» Written exercise:
Where a line contains the word "down", copy that line.

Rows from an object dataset
--- start ---

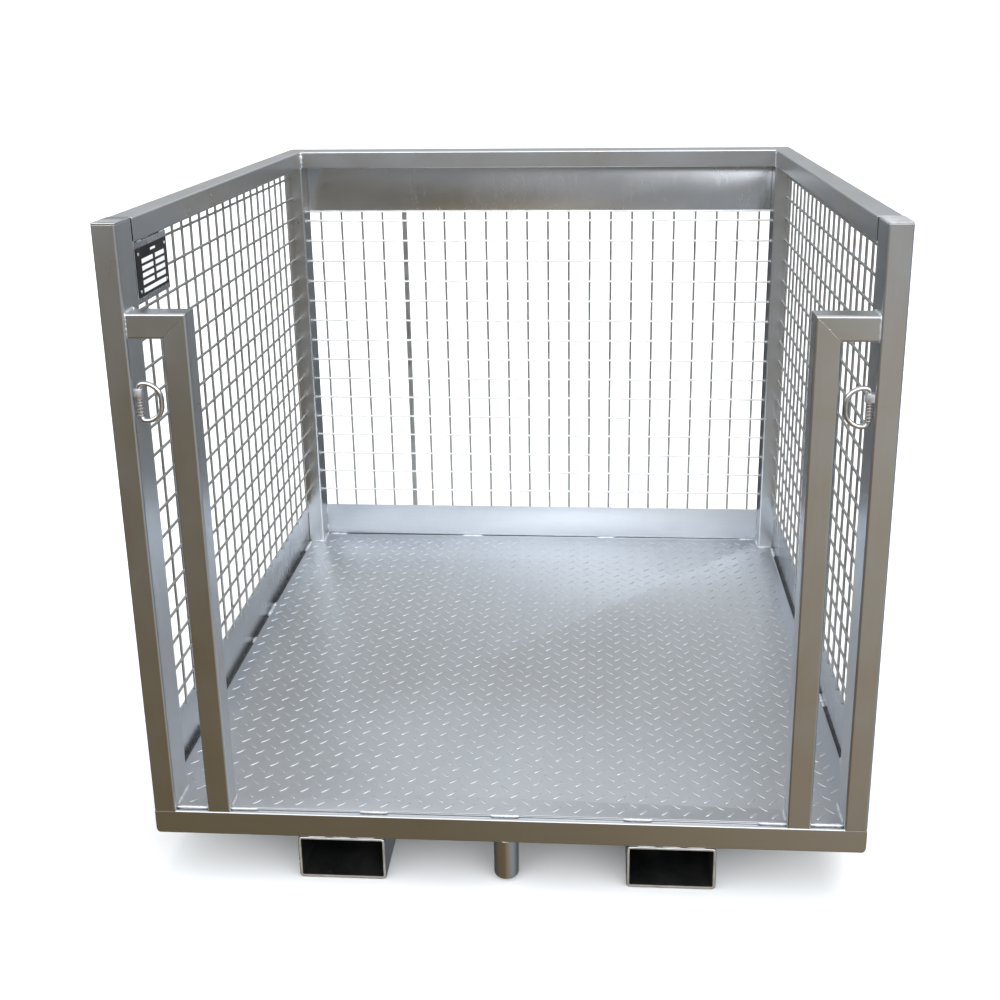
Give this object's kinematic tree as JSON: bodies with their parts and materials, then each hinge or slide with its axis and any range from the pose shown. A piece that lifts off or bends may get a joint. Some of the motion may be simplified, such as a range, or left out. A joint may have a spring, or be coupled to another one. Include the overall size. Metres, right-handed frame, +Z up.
{
  "type": "fork truck goods cage",
  "caption": "Open-front steel goods cage with mesh sides, tread plate floor, fork pockets and swinging lashing rings.",
  "frame": {"origin": "centre of the footprint, on the ground under the fork pockets", "axes": "+X to the right across the open front, -Y out of the open front, +Z up"},
  "size_m": [1.2, 1.2, 1.13],
  "materials": {
    "zinc_tube": "zinc-plated steel tube, satin with a faint spangle",
    "zinc_plate": "zinc-plated steel plate, satin",
    "tread_plate": "zinc-plated tread plate, bright on the raised bars",
    "mesh_wire": "zinc-plated drawn wire",
    "ring_steel": "bright zinc-plated forged bar",
    "spring_steel": "plated spring wire",
    "label_black": "black enamel with blank pale fields",
    "rivet_head": "plain rivet heads"
  },
  "bodies": {
    "cage": {"base_front_rail": "zinc_tube", "base_rear_rail": "zinc_tube", "base_left_rail": "zinc_tube", "base_right_rail": "zinc_tube", "floor_bearer_front": "zinc_tube", "floor_bearer_middle": "zinc_tube", "floor_bearer_rear": "zinc_tube", "fork_pocket_left": "zinc_tube", "fork_pocket_right": "zinc_tube", "floor_plate": "tread_plate", "clamp_post": "zinc_tube", "clamp_post_cap": "zinc_tube", "front_left_post": "zinc_tube", "front_right_post": "zinc_tube", "front_left_post_cap": "zinc_plate", "front_right_post_cap": "zinc_plate", "rear_left_post": "zinc_tube", "rear_right_post": "zinc_tube", "left_top_rail": "zinc_tube", "right_top_rail": "zinc_tube", "left_top_rail_cap": "zinc_plate", "right_top_rail_cap": "zinc_plate", "rear_top_rail": "zinc_tube", "left_guard_upright": "zinc_tube", "left_guard_rail": "zinc_tube", "right_guard_upright": "zinc_tube", "right_guard_rail": "zinc_tube", "left_kick_plate": "zinc_plate", "right_kick_plate": "zinc_plate", "rear_kick_plate": "zinc_plate", "rear_head_plate": "zinc_plate", "left_mesh": "mesh_wire", "right_mesh": "mesh_wire", "rear_mesh": "mesh_wire", "left_ring_sleeve": "ring_steel", "right_ring_sleeve": "ring_steel", "left_ring_spring": "spring_steel", "right_ring_spring": "spring_steel", "label_backing": "zinc_plate", "label_plate": "label_black", "label_rivet_1": "rivet_head", "label_rivet_2": "rivet_head", "label_rivet_3": "rivet_head", "label_rivet_4": "rivet_head"},
    "left_ring": {"left_lashing_ring": "ring_steel"},
    "right_ring": {"right_lashing_ring": "ring_steel"}
  },
  "joints": [
    {"name": "left_ring_swing", "type": "hinge", "parent": "cage", "child": "left_ring", "pos_m": [-0.5555, -0.59, 0.851], "axis": [0, 0, 1], "range_deg": [-90, 90]},
    {"name": "right_ring_swing", "type": "hinge", "parent": "cage", "child": "right_ring", "pos_m": [0.5555, -0.59, 0.851], "axis": [0, 0, 1], "range_deg": [-90, 90]}
  ]
}
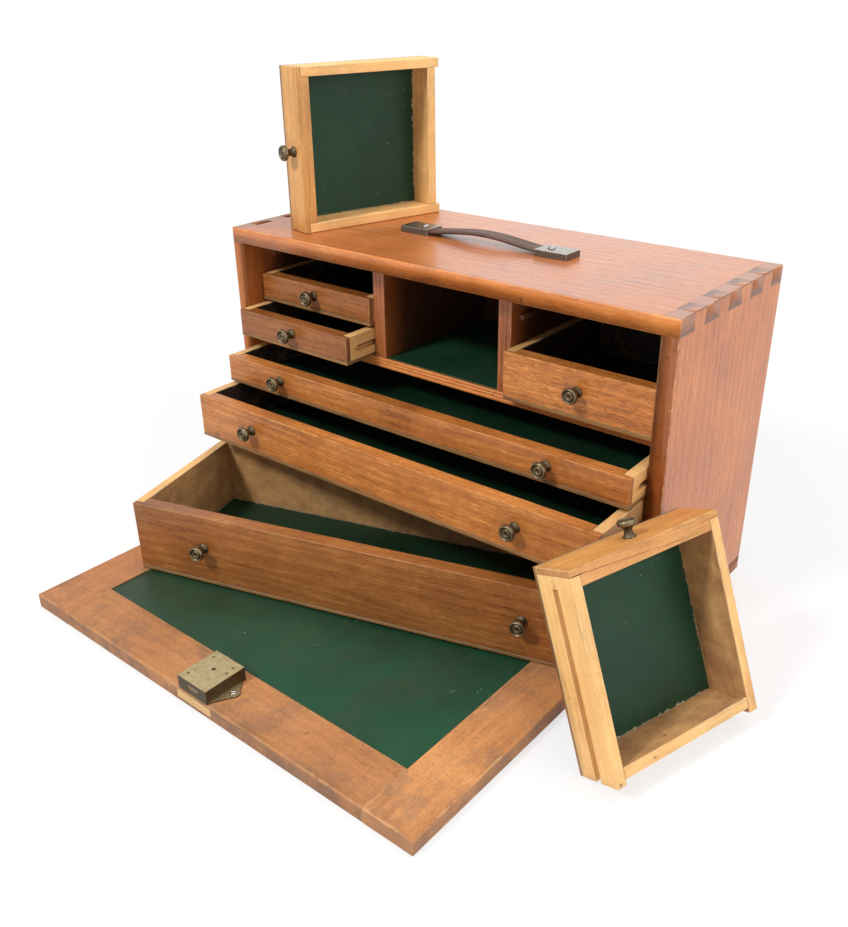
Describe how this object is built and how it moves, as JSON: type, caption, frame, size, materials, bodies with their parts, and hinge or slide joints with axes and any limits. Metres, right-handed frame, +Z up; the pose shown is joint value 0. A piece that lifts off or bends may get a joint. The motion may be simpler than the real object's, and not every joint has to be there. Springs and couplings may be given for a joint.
{
  "type": "engineer toolbox",
  "caption": "Oak engineer's chest standing open: drawers on side runners, a lift-off lined front panel with a lock, an open compartment and a strap handle.",
  "frame": {"origin": "middle of the case's underside, on the surface that it stands on", "axes": "+Z up, X along the case's width, the drawers open towards -Y"},
  "size_m": [0.5541, 0.436, 0.4213],
  "materials": {
    "oak_case": "worn satin oak varnish",
    "oak_front": "worn satin oak varnish",
    "pale_wood": "bare pale hardwood, handled",
    "green_lining": "dark green cloth, scuffed",
    "aged_bronze": "aged bronze, dull with bright edges",
    "lock_brass": "aged olive brass",
    "worn_steel": "worn plated steel",
    "brown_leather": "dark brown worn leather"
  },
  "bodies": {
    "case": {"case_top": "oak_case", "case_bottom": "oak_case", "case_left_side": "oak_case", "case_right_side": "oak_case", "case_back": "oak_case", "upper_rail_board": "oak_case", "lower_rail": "oak_case", "left_divider": "oak_case", "right_divider": "oak_case", "compartment_lining": "green_lining", "small_drawer_runners": "oak_case", "long_drawer_runners": "oak_case", "handle_strap": "brown_leather", "handle_end_plates": "worn_steel", "handle_studs": "worn_steel"},
    "panel": {"panel_stiles": "oak_case", "panel_rails": "oak_case", "panel_field": "green_lining", "lock_case": "lock_brass", "lock_key_pin": "lock_brass", "lock_screws": "lock_brass"},
    "lock_bolt": {"lock_bolt": "lock_brass"},
    "left_top_drawer": {"left_top_drawer_front": "oak_front", "left_top_drawer_walls": "pale_wood", "left_top_drawer_bottom": "green_lining", "left_top_drawer_knob": "aged_bronze"},
    "left_middle_drawer": {"left_middle_drawer_front": "oak_front", "left_middle_drawer_walls": "pale_wood", "left_middle_drawer_bottom": "green_lining", "left_middle_drawer_knob": "aged_bronze"},
    "left_lower_drawer": {"left_lower_drawer_front": "oak_front", "left_lower_drawer_walls": "pale_wood", "left_lower_drawer_bottom": "green_lining", "left_lower_drawer_knob": "aged_bronze"},
    "right_upper_drawer": {"right_upper_drawer_front": "oak_front", "right_upper_drawer_walls": "pale_wood", "right_upper_drawer_bottom": "green_lining", "right_upper_drawer_knob": "aged_bronze"},
    "right_lower_drawer": {"right_lower_drawer_front": "oak_front", "right_lower_drawer_walls": "pale_wood", "right_lower_drawer_bottom": "green_lining", "right_lower_drawer_knob": "aged_bronze"},
    "shallow_drawer": {"shallow_drawer_front": "oak_front", "shallow_drawer_walls": "pale_wood", "shallow_drawer_bottom": "green_lining", "shallow_drawer_knobs": "aged_bronze"},
    "medium_drawer": {"medium_drawer_front": "oak_front", "medium_drawer_walls": "pale_wood", "medium_drawer_bottom": "green_lining", "medium_drawer_knobs": "aged_bronze"},
    "deep_drawer": {"deep_drawer_front": "oak_front", "deep_drawer_walls": "pale_wood", "deep_drawer_bottom": "green_lining", "deep_drawer_knobs": "aged_bronze"}
  },
  "joints": [
    {"name": "left_middle_drawer_slide", "type": "slide", "parent": "case", "child": "left_middle_drawer", "axis": [0, -1, 0], "range_m": [-0.001, 0.1]},
    {"name": "left_lower_drawer_slide", "type": "slide", "parent": "case", "child": "left_lower_drawer", "axis": [0, -1, 0], "range_m": [-0.032, 0.07]},
    {"name": "right_lower_drawer_slide", "type": "slide", "parent": "case", "child": "right_lower_drawer", "axis": [0, -1, 0], "range_m": [-0.008, 0.075]},
    {"name": "shallow_drawer_slide", "type": "slide", "parent": "case", "child": "shallow_drawer", "axis": [0, -1, 0], "range_m": [-0.044, 0.04]},
    {"name": "medium_drawer_slide", "type": "slide", "parent": "case", "child": "medium_drawer", "axis": [0, -1, 0], "range_m": [-0.083, 0]},
    {"name": "deep_drawer_slide", "type": "slide", "parent": "case", "child": "deep_drawer", "axis": [0.2924, -0.9563, 0], "range_m": [-0.026, 0.024]},
    {"name": "left_top_drawer_lift", "type": "slide", "parent": "case", "child": "left_top_drawer", "axis": [0, 0, 1], "range_m": [0, 0.15]},
    {"name": "right_upper_drawer_lift", "type": "slide", "parent": "case", "child": "right_upper_drawer", "axis": [0, 0, 1], "range_m": [0, 0.2]},
    {"name": "panel_slide", "type": "slide", "parent": "case", "child": "panel", "axis": [0, -1, 0], "range_m": [0, 0.26]},
    {"name": "lock_bolt_slide", "type": "slide", "parent": "panel", "child": "lock_bolt", "axis": [0, -1, 0], "range_m": [0, 0.006]}
  ]
}
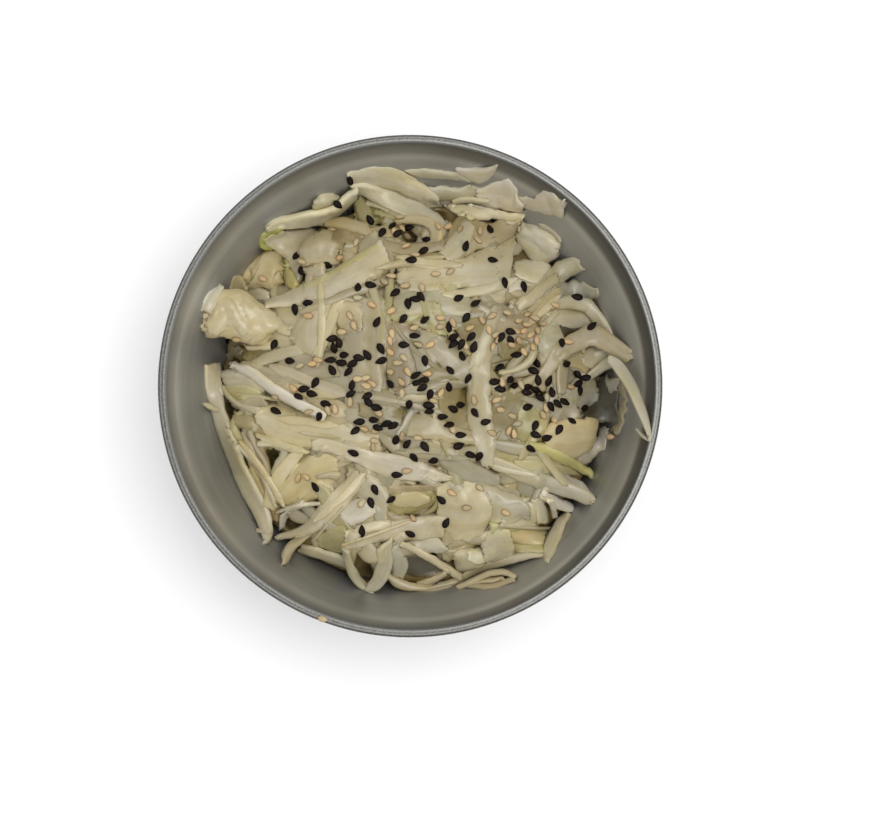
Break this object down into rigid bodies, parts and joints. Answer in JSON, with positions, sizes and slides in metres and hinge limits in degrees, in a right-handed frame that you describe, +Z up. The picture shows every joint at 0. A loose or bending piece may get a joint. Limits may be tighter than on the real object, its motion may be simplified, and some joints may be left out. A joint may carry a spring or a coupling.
{
  "type": "bowl of coleslaw",
  "caption": "Round steel bowl with a rolled lip, filled with an uneven heap of shredded white cabbage with sesame seeds on top.",
  "frame": {"origin": "centre of the bowl's flat base, on the surface it stands on", "axes": "+Z up along the bowl's axis; +X and +Y are the right and the upper side of the picture, which looks down from the -Y side"},
  "size_m": [0.134, 0.134, 0.054],
  "materials": {
    "steel": "satin, fine scratches",
    "cabbage": "moist, slightly translucent",
    "black_sesame": "matt",
    "white_sesame": "matt, lightly toasted"
  },
  "bodies": {
    "root": {"bowl": "steel", "coleslaw": "cabbage"}
  },
  "joints": []
}
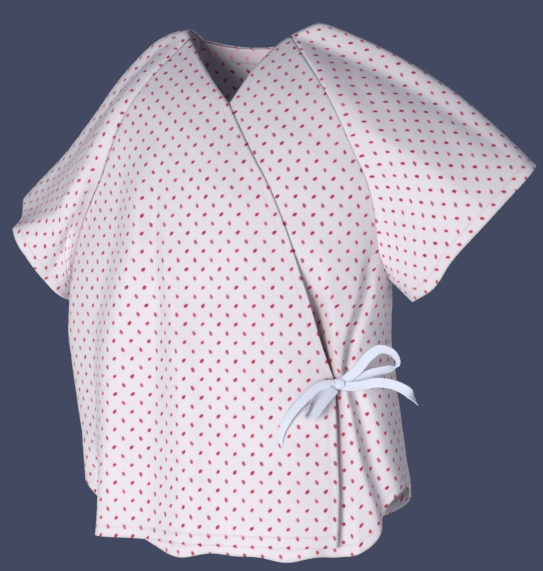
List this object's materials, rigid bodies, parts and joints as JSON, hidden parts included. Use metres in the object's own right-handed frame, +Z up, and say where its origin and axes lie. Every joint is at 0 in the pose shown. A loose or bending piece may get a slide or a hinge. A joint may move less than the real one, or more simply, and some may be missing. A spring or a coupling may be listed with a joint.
{
  "type": "patient gown",
  "caption": "Short wrap-front patient gown in printed cotton with raglan sleeves, a V neck, a curved hem and a white tape bow at the wearer's left side.",
  "frame": {"origin": "middle of the neck opening, level with the two high points of the shoulders, where the gown rests on the wearer", "axes": "+Z up, the front faces -Y, the wearer's left is +X"},
  "size_m": [0.7647, 0.2626, 0.7155],
  "materials": {
    "printed_cotton": "matte woven cotton with small two-tone red drops",
    "facing": "matte woven cotton, turned under",
    "thread": "sewing thread",
    "tape": "white cotton twill tape",
    "label": "plain white woven label with no text"
  },
  "bodies": {
    "gown_body": {"back_panel": "printed_cotton", "right_front_panel": "printed_cotton", "left_front_panel": "printed_cotton", "right_sleeve_head": "printed_cotton", "left_sleeve_head": "printed_cotton", "back_neck_facing": "facing", "right_front_facing": "facing", "left_front_facing": "facing", "care_label": "label", "back_hem_thread": "thread", "right_front_hem_thread": "thread", "left_front_hem_thread": "thread", "right_neck_thread": "thread", "back_neck_thread": "thread", "right_raglan_thread": "thread", "left_raglan_thread": "thread", "right_side_thread": "thread", "left_side_thread": "thread", "side_tie_loop": "tape", "side_tie_tail": "tape", "side_tie_tack": "thread"},
    "front_flap": {"right_front_flap": "printed_cotton", "flap_facing": "facing", "flap_hem_thread": "thread", "flap_edge_thread": "thread", "flap_tie_loop": "tape", "flap_tie_tail": "tape", "bow_knot": "tape", "flap_tie_tack": "thread"},
    "left_sleeve": {"left_sleeve": "printed_cotton", "left_cuff_thread": "thread"},
    "right_sleeve": {"right_sleeve": "printed_cotton", "right_cuff_thread": "thread"}
  },
  "joints": [
    {"name": "front_flap_open", "type": "hinge", "parent": "gown_body", "child": "front_flap", "pos_m": [0, -0.1543, -0.698], "axis": [-0.1594, -0.0277, -0.9868], "range_deg": [0, 110]},
    {"name": "left_sleeve_lift", "type": "hinge", "parent": "gown_body", "child": "left_sleeve", "pos_m": [0.2442, 0, -0.0681], "axis": [0, -1, 0], "range_deg": [0, 30]},
    {"name": "right_sleeve_lift", "type": "hinge", "parent": "gown_body", "child": "right_sleeve", "pos_m": [-0.2298, 0, -0.0836], "axis": [0, 1, 0], "range_deg": [0, 30]}
  ]
}
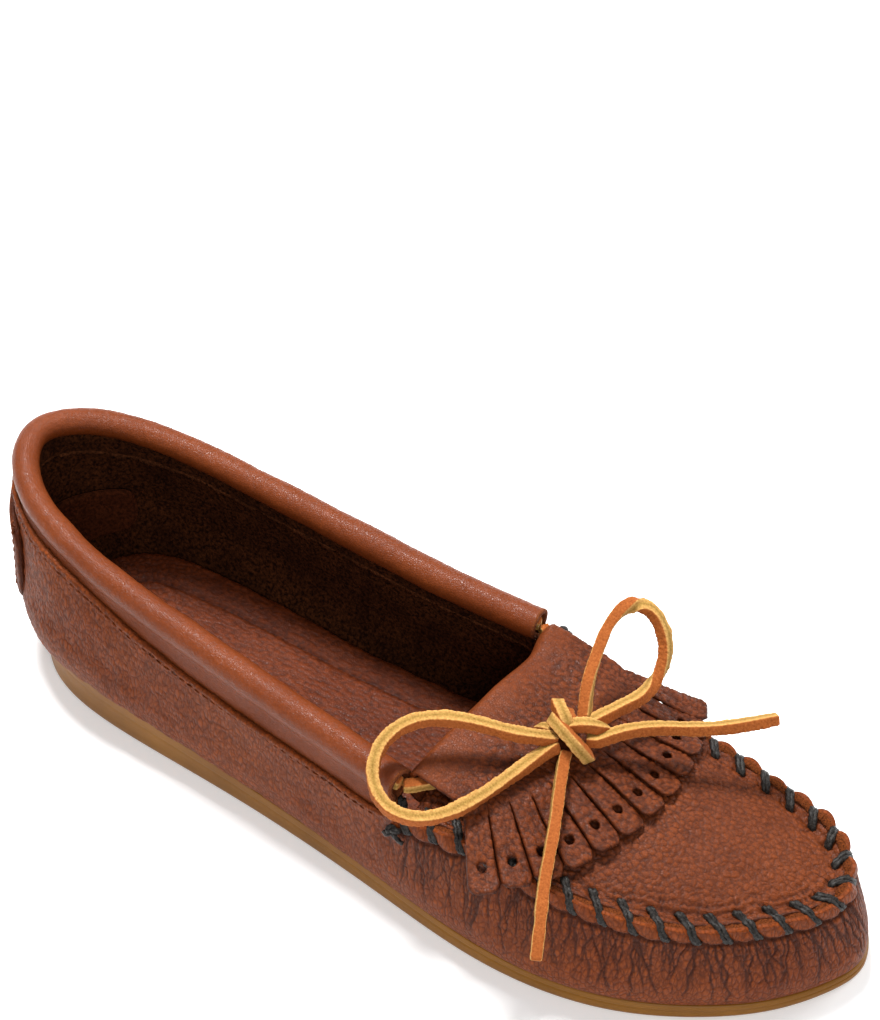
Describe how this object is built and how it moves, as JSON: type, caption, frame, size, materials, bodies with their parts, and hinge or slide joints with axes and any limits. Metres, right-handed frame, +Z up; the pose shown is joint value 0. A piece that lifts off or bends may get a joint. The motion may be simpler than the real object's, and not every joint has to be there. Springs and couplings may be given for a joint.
{
  "type": "moccasin",
  "caption": "Right-foot leather moccasin with a gum rubber sole, whipstitched plug, rolled collar, fringed kiltie and a thong lace tied in a bow",
  "frame": {"origin": "On the ground, under the middle of the sole's length", "axes": "+X to the toe, +Y to the big toe side, +Z up"},
  "size_m": [0.2499, 0.0922, 0.0701],
  "materials": {
    "gum_rubber": "satin",
    "upper_leather": "satin",
    "collar_leather": "satin",
    "liner_leather": "satin",
    "suede_lining": "matte",
    "fibre_board": "matte",
    "foam": "matte",
    "lace_leather": "matte",
    "waxed_thread": "satin",
    "sewing_thread": "matte"
  },
  "bodies": {
    "shoe": {"outsole": "gum_rubber", "moccasin_body": "upper_leather", "plug": "upper_leather", "kiltie": "upper_leather", "insole_board": "fibre_board", "cushion_pad": "foam", "sock_liner": "liner_leather", "heel_counter": "fibre_board", "counter_cover": "suede_lining", "heel_tab": "upper_leather", "heel_tab_stitching": "sewing_thread", "heel_seam_stitching": "sewing_thread", "collar_stitching": "sewing_thread", "kiltie_stitching": "sewing_thread", "collar_roll": "collar_leather", "collar_facing": "collar_leather", "lace_collar_run": "lace_leather", "lace_lead_near": "lace_leather", "lace_lead_far": "lace_leather", "lace_knot": "lace_leather", "whipstitch_thread": "waxed_thread", "whipstitch_knot_near": "waxed_thread", "whipstitch_knot_far": "waxed_thread"},
    "near_loop": {"lace_loop_near": "lace_leather"},
    "far_loop": {"lace_loop_far": "lace_leather"},
    "near_tail": {"lace_tail_near": "lace_leather"},
    "far_tail": {"lace_tail_far": "lace_leather"}
  },
  "joints": [
    {"name": "near_loop_lift", "type": "hinge", "parent": "shoe", "child": "near_loop", "pos_m": [0.0468, -0.0008, 0.0532], "axis": [-0.7317, 0.6816, 0], "range_deg": [0, 35]},
    {"name": "far_loop_lift", "type": "hinge", "parent": "shoe", "child": "far_loop", "pos_m": [0.0468, -0.0008, 0.0532], "axis": [0.9988, 0.0499, 0], "range_deg": [0, 20]},
    {"name": "near_tail_lift", "type": "hinge", "parent": "shoe", "child": "near_tail", "pos_m": [0.0468, -0.0008, 0.0532], "axis": [-0.9207, -0.3903, 0], "range_deg": [0, 50]},
    {"name": "far_tail_lift", "type": "hinge", "parent": "shoe", "child": "far_tail", "pos_m": [0.0468, -0.0008, 0.0532], "axis": [0.7021, -0.7121, 0], "range_deg": [0, 35]}
  ]
}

--- end ---

» Solution to this problem:
Break this object down into rigid bodies, parts and joints. Answer in JSON, with positions, sizes and slides in metres and hinge limits in degrees, in a right-handed frame that you describe, +Z up. The picture shows every joint at 0. A loose or bending piece may get a joint. Limits may be tighter than on the real object, its motion may be simplified, and some joints may be left out. A joint may carry a spring or a coupling.
  "frame": {"origin": "centre of the bowl's flat base, on the surface it stands on", "axes": "+Z up along the bowl's axis; +X and +Y are the right and the upper side of the picture, which looks down from the -Y side"},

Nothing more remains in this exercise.